Соответственно, многие стихи Аронзона строятся, как мантры. Одни и те же слова повторяются, бесконечно варьируясь:

 
          Проникнуть в ночь, проникнуть в сад, проникнуть в Вас,
          поднять глаза, поднять глаза, чтоб с небесами,
          сравнить и ночь в саду, и сад в ночи, и сад,
          что полон Вашими ночными голосами.
 

Именно эта особенность поэтики Аронзона стала предметом пародии Бродского:

 
          Когда снимаю я колготок
          пред зеркалом в вечерний час,
          я с грустью думаю – кого ты
          сейчас, мой друг, кого сейчас,
          кого, сейчас, кого, мой друг ты,
          увы, мои сухие фрукты
          тебя не радуют уже…
 

Любопытно, что эта пародия похожа наиболее «плотские» (по собственному определению) и наименее интересные и самобытные стихи Аронзона, в которых тот стремится оттенить «бедность языка» вкраплениями фламандской живописи в духе «Столбцов».

5

В этой мгновенной реальности постигается тайна, скрытая за единственным словом.
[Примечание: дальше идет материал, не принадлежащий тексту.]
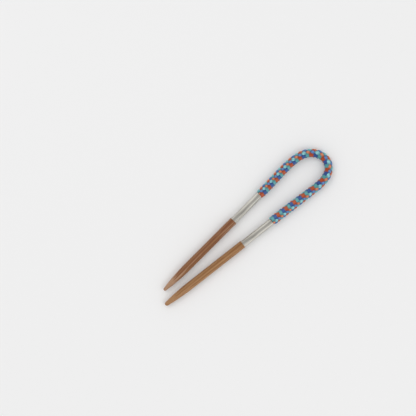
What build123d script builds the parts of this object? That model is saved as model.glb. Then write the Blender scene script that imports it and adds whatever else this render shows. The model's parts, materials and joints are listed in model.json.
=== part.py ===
from build123d import *
import math
import os

# A loop stitch marker, lying flat: two turned wooden points, each glued into a thin metal
# ferrule, with the ends of one springy braided cord glued into the ferrules' other ends.
# Millimetres. The origin is under the middle of the two arms, on the surface they lie on.
# +X runs along the marker towards the loop, and +Y points to the left arm.

# Wooden points
point_length = 33.7
shank_radius = 1.36
taper_length = 11.3
taper_knee_share = 0.7
taper_knee_thinning_share = 0.49
tip_radii = {"left": 0.55, "right": 0.72}
shoulder_chamfer = 0.1
tenon_length = 5.0
tenon_chamfer = 0.25

# Ferrules
ferrule_length = 12.55
ferrule_radius = 1.205
ferrule_wall = 0.2
ferrule_edge_chamfer = 0.06

# Braided cord
cord_radius = 1.525
cord_end_length = 5.5
mouth_round = 0.28

# Glue film between a ferrule's bore and what is in it
glue_film = 0.02

# Two radii are the same if they differ by less than this share
same_size_share = 1e-6

# How the two arms lie
mouth_x = 23.05
mouth_half_gap = 4.79
stagger = 2.96
arm_angle = 3.43

# The cord's route above the surface, from the left ferrule's mouth round to the right one's.
# The first and last runs lie on the arms' axes, and the points between them are chosen by hand.
left_exit_run = 4.05
right_exit_run = 4.85
loop_points = [
    (33.2, 5.5),
    (38.2, 6.15),
    (42.6, 6.05),
    (46.0, 4.85),
    (48.6, 2.3),
    (49.8, -1.1),
    (48.4, -4.3),
    (45.4, -6.05),
    (41.5, -6.55),
    (36.7, -6.05),
    (31.7, -5.65),
]
bend_fill_share = 0.45

# The two runs of the route at whose middles the cord bends as the arms open
left_bend_run = 4
right_bend_run = 9

bore_radius = ferrule_radius - ferrule_wall
glued_radius = bore_radius - glue_film

# The cord is thicker than the points, so each arm slopes down from its mouth until its shank
# lies on the surface, just where the taper starts.
support_run = ferrule_length + point_length - taper_length
arm_slope = math.asin(cord_radius / math.hypot(support_run, shank_radius)) - math.atan2(
    shank_radius, support_run
)


def arm_direction(side):
    """The way an arm points, from its tip to its mouth."""
    turn = math.radians(arm_angle) * side
    level = math.cos(arm_slope)
    return Vector(level * math.cos(turn), level * math.sin(turn), math.sin(arm_slope))


sides = {"left": 1, "right": -1}
mouths = {
    name: Vector(mouth_x + side * stagger / 2, side * mouth_half_gap, cord_radius)
    for name, side in sides.items()
}
directions = {name: arm_direction(side) for name, side in sides.items()}
arm_axes = {name: Axis(mouths[name], directions[name]) for name in sides}

# Each arm's profile plane holds its axis, as local X, and local Y points away from the axis
profile_planes = {
    name: Plane(
        origin=mouths[name],
        x_dir=directions[name],
        z_dir=directions[name].cross(Vector(0, 0, 1)),
    )
    for name in sides
}
mouth_planes = {name: Plane(origin=mouths[name], z_dir=directions[name]) for name in sides}

os.makedirs("parts", exist_ok=True)


def rims_of_radius(rims, radius):
    """Those of the round edges that have this radius."""
    return rims.filter_by(lambda rim: math.isclose(rim.radius, radius, rel_tol=same_size_share))


def save(piece, label):
    """Name a finished piece and write it."""
    piece.part.label = label
    export_step(piece.part, f"parts/{label}.step")


# Wooden points: a straight shank, a long taper that curves in from it ever faster, in two arcs
# that meet at its knee, a rounded tip, and a thinner tenon that fills the ferrule's bore.
for name in sides:
    shoulder_x = -ferrule_length
    taper_x = shoulder_x - point_length + taper_length
    tip_x = shoulder_x - point_length
    tip_radius = tip_radii[name]
    knee_x = taper_x - taper_knee_share * taper_length
    knee_radius = shank_radius - taper_knee_thinning_share * (shank_radius - tip_radius)
    with BuildPart() as point:
        with BuildSketch(profile_planes[name]):
            with BuildLine():
                Polyline(
                    (tip_x, 0),
                    (shoulder_x + tenon_length, 0),
                    (shoulder_x + tenon_length, glued_radius),
                    (shoulder_x, glued_radius),
                    (shoulder_x, shank_radius),
                    (taper_x, shank_radius),
                )
                upper = TangentArc((taper_x, shank_radius), (knee_x, knee_radius), tangent=(-1, 0))
                lower = TangentArc(upper @ 1, (tip_x + tip_radius, tip_radius), tangent=upper % 1)
                RadiusArc(lower @ 1, (tip_x, 0), -tip_radius)
            make_face()
        revolve(axis=arm_axes[name])
        rims = point.edges().filter_by(GeomType.CIRCLE).sort_by(arm_axes[name])
        chamfer(rims[-1], tenon_chamfer)
        chamfer(rims_of_radius(rims, shank_radius)[-1], shoulder_chamfer)
    save(point, f"{name}_point")

# Ferrules: plain tubes with broken edges. The point's shoulder closes one end, and the cord
# swells out of the other.
for name in sides:
    with BuildPart() as ferrule:
        with BuildSketch(profile_planes[name]):
            with Locations((-ferrule_length / 2, bore_radius + ferrule_wall / 2)):
                Rectangle(ferrule_length, ferrule_wall)
        revolve(axis=arm_axes[name])
        rims = ferrule.edges().filter_by(GeomType.CIRCLE)
        chamfer(rims_of_radius(rims, ferrule_radius), ferrule_edge_chamfer)
    save(ferrule, f"{name}_ferrule")

# The cord's route, and the radius of the arc in each of its corners
route = [
    mouths["left"],
    mouths["left"] + directions["left"] * left_exit_run,
    *[Vector(x, y, cord_radius) for x, y in loop_points],
    mouths["right"] + directions["right"] * right_exit_run,
    mouths["right"],
]
runs = [end - start for start, end in zip(route, route[1:])]
corner_radii = [
    bend_fill_share
    * min(before.length, after.length)
    / math.tan(math.radians(before.get_angle(after)) / 2)
    for before, after in zip(runs, runs[1:])
]
bend_points = {
    "left": (route[left_bend_run] + route[left_bend_run + 1]) / 2,
    "right": (route[right_bend_run] + route[right_bend_run + 1]) / 2,
}

# The cord in three spans, cut square across at the two places where it bends
spans = {
    "left": (
        [*route[: left_bend_run + 1], bend_points["left"]],
        corner_radii[:left_bend_run],
    ),
    "loop": (
        [
            bend_points["left"],
            *route[left_bend_run + 1 : right_bend_run + 1],
            bend_points["right"],
        ],
        corner_radii[left_bend_run:right_bend_run],
    ),
    "right": (
        [bend_points["right"], *route[right_bend_run + 1 :]],
        corner_radii[right_bend_run:],
    ),
}

section_area = math.pi * cord_radius**2
free_length = 0
for name, (points, radii) in spans.items():
    with BuildLine() as path:
        FilletPolyline(*points, radius=radii)
    line = path.wires()[0]
    free_length += line.length

    # The end in a ferrule is squeezed down to the bore, and the cord swells round at the mouth.
    with BuildPart() as cord:
        with BuildSketch(Plane(origin=line @ 0, z_dir=line % 0)):
            Circle(cord_radius)
        sweep(path=line)
        swept = cord.part.volume
        if name in sides:
            rims = cord.edges().filter_by(GeomType.CIRCLE).sort_by_distance(mouths[name])
            fillet(rims_of_radius(rims, cord_radius)[0], mouth_round)
            with BuildSketch(mouth_planes[name]):
                Circle(glued_radius)
            extrude(amount=-cord_end_length)
    save(cord, f"{name}_cord")
    ratio = swept / (section_area * line.length)
    print(f"{name} span: {line.length:.2f} mm long, volume / (section x length) {ratio:.4f}")

print("corner radii", [round(radius, 1) for radius in corner_radii])
print(f"free cord {free_length:.2f} mm, arms slope {math.degrees(arm_slope):.3f} degrees")
for name, place in bend_points.items():
    print(f"{name} bend at {place.X:.3f}, {place.Y:.3f}, {place.Z:.3f}")
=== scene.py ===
"""A loop stitch marker, dressed for its studio picture.

Two waxed wooden points sit in two drawn metal ferrules, which a loop of satin braid joins.
Everything is in metres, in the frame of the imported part.
"""

import json
import math

import bmesh
import bpy
import numpy as np
from bpy.props import (
    FloatProperty,
    IntProperty,
    PointerProperty,
    StringProperty,
)
from mathutils import Matrix, Vector


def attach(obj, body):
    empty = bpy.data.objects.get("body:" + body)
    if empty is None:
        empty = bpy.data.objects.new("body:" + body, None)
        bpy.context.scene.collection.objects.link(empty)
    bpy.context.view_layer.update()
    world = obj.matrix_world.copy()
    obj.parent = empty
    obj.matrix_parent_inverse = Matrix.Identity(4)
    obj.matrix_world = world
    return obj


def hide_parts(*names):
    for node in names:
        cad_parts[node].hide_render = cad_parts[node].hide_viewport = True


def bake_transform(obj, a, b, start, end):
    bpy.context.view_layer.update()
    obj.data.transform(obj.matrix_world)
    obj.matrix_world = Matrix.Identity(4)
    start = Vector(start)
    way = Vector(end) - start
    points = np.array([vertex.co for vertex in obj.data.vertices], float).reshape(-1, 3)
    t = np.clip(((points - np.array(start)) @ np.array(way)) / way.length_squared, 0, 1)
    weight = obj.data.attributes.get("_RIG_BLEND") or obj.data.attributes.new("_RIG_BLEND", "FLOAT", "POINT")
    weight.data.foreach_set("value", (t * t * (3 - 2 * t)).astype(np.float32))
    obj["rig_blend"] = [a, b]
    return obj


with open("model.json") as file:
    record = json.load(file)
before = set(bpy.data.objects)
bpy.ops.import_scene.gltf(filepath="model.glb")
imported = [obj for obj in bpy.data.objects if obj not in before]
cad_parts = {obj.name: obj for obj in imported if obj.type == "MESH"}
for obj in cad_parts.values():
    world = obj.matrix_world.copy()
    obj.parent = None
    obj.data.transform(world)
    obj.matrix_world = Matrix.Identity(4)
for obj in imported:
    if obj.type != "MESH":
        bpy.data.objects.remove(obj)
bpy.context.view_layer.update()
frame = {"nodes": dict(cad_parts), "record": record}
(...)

Но если в романтико-символистской традиции (на которую Аронзон явно оглядывается) предметный мир и мир образов – код с более или менее постоянными значениями, которые могут быть прочитаны, то у него самого (как у обэриутов) символическим значением обладает случайная (на первый взгляд) языковая комбинация, одна из «ролей» вечно изменчивой сущности.

Что это за сущность? Аронзон в 1969 отвечает на этот вопрос с прямотой, которая невозможна даже для Хармса – наиболее связанного с религиозной традицией среди обэриутов:

 
          Все – лицо. Лицо – лицо,
          Пыль – лицо, слова – лицо,
          Все – лицо. Его. Творца.
          Только сам Он без лица.
 

Можно сказать, что в рамках обэриутской эстетики – казалось бы, безличной и антитрадиционалистской – Аронзон сумел найти отправную точку для возрождения личностного лиризма нового типа и истинной духовной и эстетической традиции (не имеющей ничего общего с ее упрощенными адаптациями, унаследованными от советской культуры). Именно с него начинается новый виток истории русской поэзии. И если эта поэзия не умрет – спустя сто лет поэтике Аронзона будут посвящаться толстые тома, а его имя вытеснит даже в общедоступных энциклопедиях имена многих его преуспевших сверстников.